§ AIM OF THE TASK
Return the lines from the line containing "The FreeCAD and Blender code for this object continues." through the line containing "BACKDROP_COLOUR = (0.985, 0.985, 0.98, 1)" exactly. No other line should appear in the answer.

§ SOURCE RECORDS
---

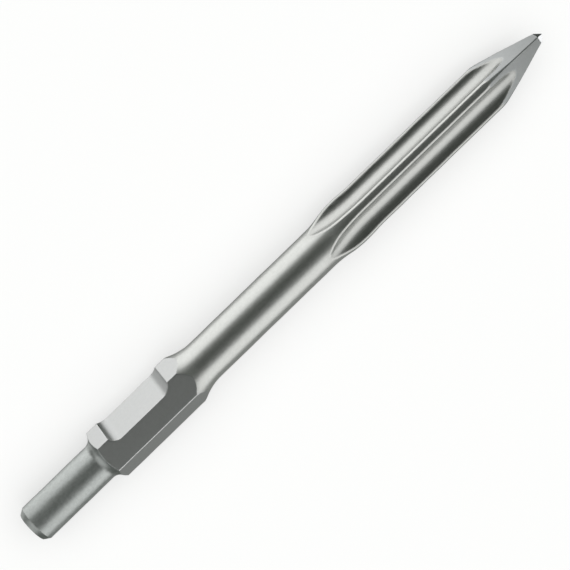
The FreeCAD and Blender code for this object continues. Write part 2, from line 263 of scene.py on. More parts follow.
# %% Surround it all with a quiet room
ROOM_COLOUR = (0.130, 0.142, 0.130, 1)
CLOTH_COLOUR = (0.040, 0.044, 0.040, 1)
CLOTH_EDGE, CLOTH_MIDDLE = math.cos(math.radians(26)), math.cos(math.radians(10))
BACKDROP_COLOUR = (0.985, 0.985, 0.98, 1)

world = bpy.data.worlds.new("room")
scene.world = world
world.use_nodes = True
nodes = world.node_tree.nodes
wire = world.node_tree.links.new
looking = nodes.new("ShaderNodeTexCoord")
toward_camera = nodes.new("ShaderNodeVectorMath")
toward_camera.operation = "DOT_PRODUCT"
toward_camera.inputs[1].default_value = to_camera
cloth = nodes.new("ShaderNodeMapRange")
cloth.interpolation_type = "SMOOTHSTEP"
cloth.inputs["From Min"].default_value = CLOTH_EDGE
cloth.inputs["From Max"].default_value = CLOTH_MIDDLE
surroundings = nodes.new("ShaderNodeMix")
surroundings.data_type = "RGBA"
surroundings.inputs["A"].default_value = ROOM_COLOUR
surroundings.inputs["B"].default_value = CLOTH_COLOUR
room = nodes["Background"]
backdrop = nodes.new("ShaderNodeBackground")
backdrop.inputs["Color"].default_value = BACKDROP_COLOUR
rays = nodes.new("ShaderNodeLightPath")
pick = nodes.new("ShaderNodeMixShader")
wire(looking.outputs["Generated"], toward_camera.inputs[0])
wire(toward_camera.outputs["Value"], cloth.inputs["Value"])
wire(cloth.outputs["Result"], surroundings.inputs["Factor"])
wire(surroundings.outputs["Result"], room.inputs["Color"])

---

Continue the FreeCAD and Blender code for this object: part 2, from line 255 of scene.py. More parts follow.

---

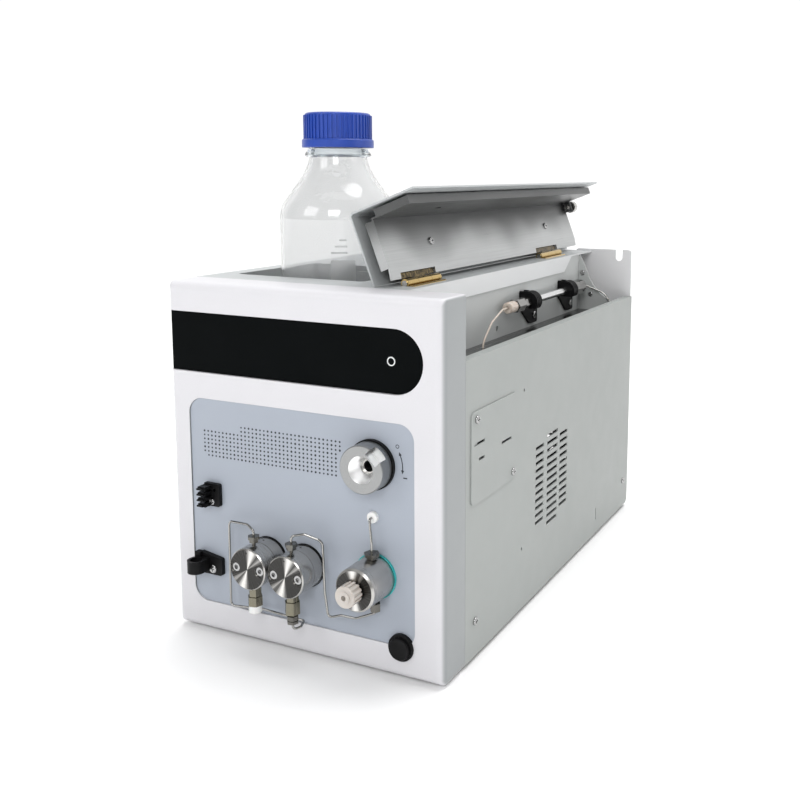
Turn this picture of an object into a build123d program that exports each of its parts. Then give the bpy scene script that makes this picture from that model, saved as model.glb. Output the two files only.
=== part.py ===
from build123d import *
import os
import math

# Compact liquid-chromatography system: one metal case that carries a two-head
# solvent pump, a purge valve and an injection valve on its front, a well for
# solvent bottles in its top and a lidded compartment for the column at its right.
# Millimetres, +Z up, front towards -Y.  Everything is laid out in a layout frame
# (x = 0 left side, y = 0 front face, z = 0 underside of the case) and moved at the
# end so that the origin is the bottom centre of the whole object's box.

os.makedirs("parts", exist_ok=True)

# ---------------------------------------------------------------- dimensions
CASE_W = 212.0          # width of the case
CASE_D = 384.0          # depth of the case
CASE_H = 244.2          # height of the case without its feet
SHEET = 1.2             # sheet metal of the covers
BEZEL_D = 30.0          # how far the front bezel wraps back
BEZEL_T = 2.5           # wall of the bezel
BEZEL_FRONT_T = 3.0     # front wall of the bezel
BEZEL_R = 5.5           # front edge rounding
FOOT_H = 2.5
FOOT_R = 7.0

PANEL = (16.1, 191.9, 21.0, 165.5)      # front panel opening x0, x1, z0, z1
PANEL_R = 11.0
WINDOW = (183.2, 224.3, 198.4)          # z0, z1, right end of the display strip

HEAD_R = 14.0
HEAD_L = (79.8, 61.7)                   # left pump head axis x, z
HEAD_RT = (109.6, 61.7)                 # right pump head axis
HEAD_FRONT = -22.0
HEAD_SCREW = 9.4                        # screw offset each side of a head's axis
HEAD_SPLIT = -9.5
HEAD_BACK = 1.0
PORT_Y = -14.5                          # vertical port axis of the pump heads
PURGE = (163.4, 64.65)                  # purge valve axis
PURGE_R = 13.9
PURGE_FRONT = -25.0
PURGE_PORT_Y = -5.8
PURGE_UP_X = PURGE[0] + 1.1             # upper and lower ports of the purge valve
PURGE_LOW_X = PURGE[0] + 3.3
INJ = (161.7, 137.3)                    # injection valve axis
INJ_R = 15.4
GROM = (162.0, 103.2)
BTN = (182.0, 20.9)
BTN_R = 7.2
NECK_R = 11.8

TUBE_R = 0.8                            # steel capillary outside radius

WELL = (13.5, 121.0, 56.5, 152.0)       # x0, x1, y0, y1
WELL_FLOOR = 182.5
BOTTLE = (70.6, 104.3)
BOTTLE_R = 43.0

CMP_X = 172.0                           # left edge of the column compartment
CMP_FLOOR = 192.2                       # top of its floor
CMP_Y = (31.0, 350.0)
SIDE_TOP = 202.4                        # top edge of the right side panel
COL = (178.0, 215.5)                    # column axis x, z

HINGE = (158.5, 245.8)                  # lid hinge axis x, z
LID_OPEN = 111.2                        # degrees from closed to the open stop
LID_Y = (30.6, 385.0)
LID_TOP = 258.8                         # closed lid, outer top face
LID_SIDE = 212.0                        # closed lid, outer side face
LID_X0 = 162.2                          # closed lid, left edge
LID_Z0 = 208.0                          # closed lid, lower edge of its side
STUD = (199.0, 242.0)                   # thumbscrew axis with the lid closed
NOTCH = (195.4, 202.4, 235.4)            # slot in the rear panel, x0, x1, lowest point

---

§ RESULT FOR THIS EXERCISE
The FreeCAD and Blender code for this object continues. Write part 2, from line 263 of scene.py on. More parts follow.
# %% Surround it all with a quiet room
ROOM_COLOUR = (0.130, 0.142, 0.130, 1)
CLOTH_COLOUR = (0.040, 0.044, 0.040, 1)
CLOTH_EDGE, CLOTH_MIDDLE = math.cos(math.radians(26)), math.cos(math.radians(10))
BACKDROP_COLOUR = (0.985, 0.985, 0.98, 1)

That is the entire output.